In early January I announced the biggest change I have ever made in my career. I resigned from a company I started 12 years ago. I resigned from work that I love and people I love working with. To say that it was a tough decision is a huge understatement. That said, my body was telling me make the change or die…seriously! So, I made the change. Now as I transition the new President into place and help my team and our clients confidently adjust, I am starting to realize the full magnitude of the roller coaster ride that I set in motion. In fairness, my life has always been somewhat of a rollercoaster as I have a spontaneous and creative personality. I take risks, they are calculated but they are risks nonetheless. However, this rollercoaster ride is different. In this case the platform at the end of the ride does not yet exist.
I have often used the rollercoaster analogy in conversation but never before has it been so relevant. There is a build-up as you prep for the ride – the butterflies begin. Then as you get in your seat the butterflies are in full flutter. With the seat belt secure, the coaster leaves the platform and you are off – its too late to turn back. The track, full of twists and turns jars your body in all directions, including perhaps upside down. The force of the air stretches your smile/frown. Your stomach knots or not. You feel the rush of the wind, scream, close your eyes and either hold on for dear life or throw up your hands in reckless abandon!

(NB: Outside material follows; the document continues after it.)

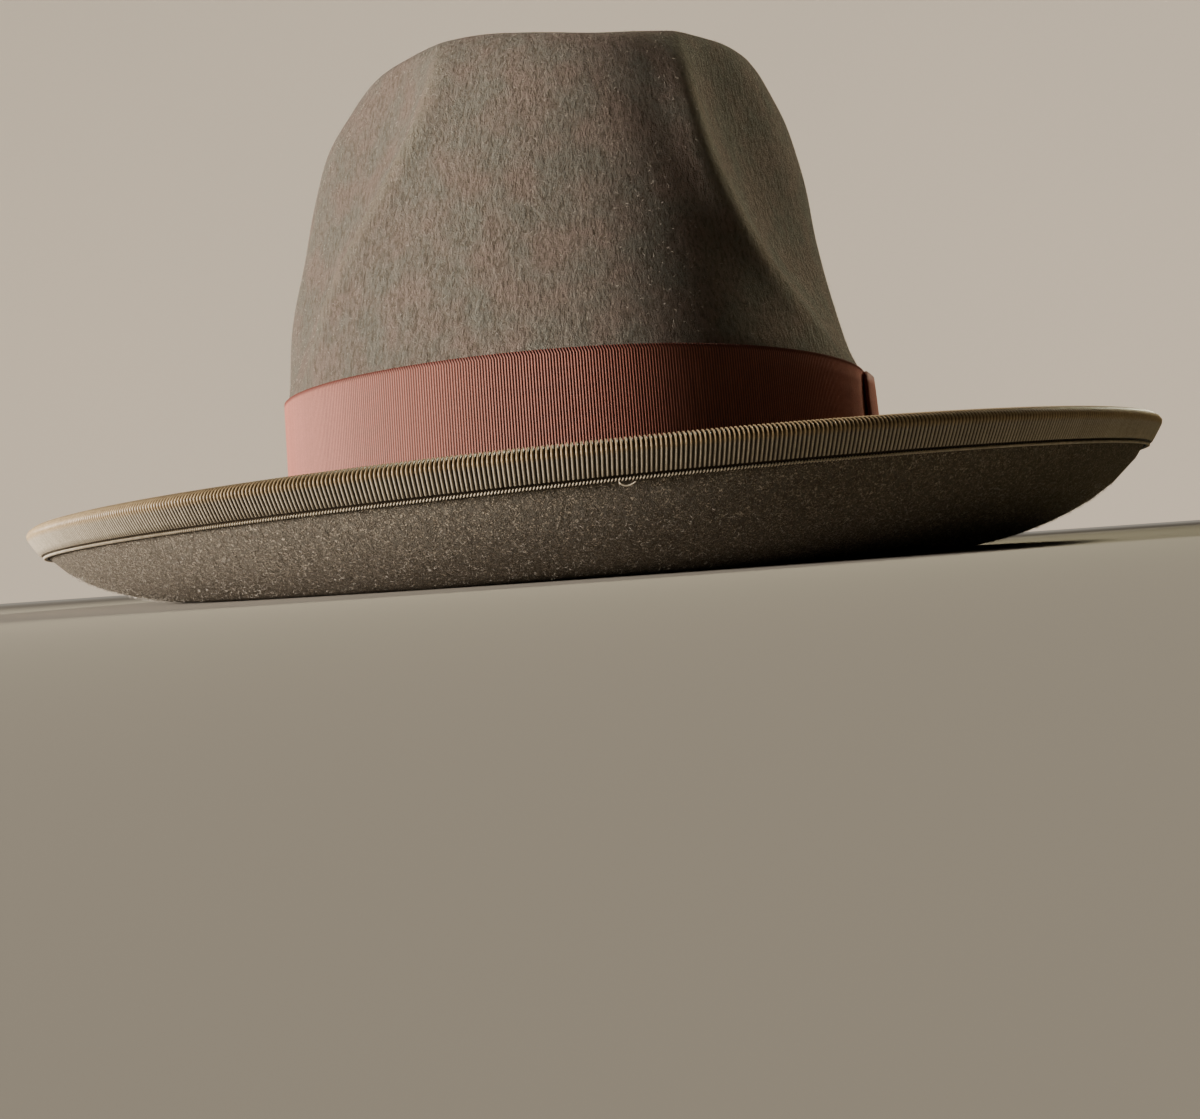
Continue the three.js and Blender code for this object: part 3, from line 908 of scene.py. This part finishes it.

What beckons us to get on the rollercoaster in the first place? The desire for a rush? The need for a burst of adrenaline? The need to tempt our senses and feel alive? Or sheer insanity??? In my case as I apply the rollercoaster analogy to my recent decision,…it is to make a drastic change with a lot butterflies and unknowns. This is not the first time I have used the rollercoaster analogy to explain my choices as my life has never been boring but, it is the first time I have boarded without a seat belt or a platform in sight.
But, the foundation that my rollercoaster ride sits on, or any rollercoaster ride for that matter, is very strong. My kids are healthy and thriving, my family is happy, my friendships are solid, my network vast, my reputation-humbly, solid and financially well, this ticket will buy me a few months of time…til I scream at which point the platform will appear! In the meantime, I am going to enjoy the ride. I plan to travel with my children and I have been offered the opportunity to tag along with some friends on their various trips so I am going to seize them – I have NEVER done that before. I am going to finish 1 of the 3 books I am working on, attend some courses and university lectures. Teach some classes. Start plotting out my next venture and … breathe. Just breathe!
There have already been a few twists and turns since I set it in motion and I am certain there will be more. but today the ride is smooth – even on this cold overcast day in Toronto the sun is shining! I am trying to embrace the fact that I can’t see the platform. I’m trusting in the foundation that I’ve built and I am just going to enjoy the ride…(at least until the butterflies set in!)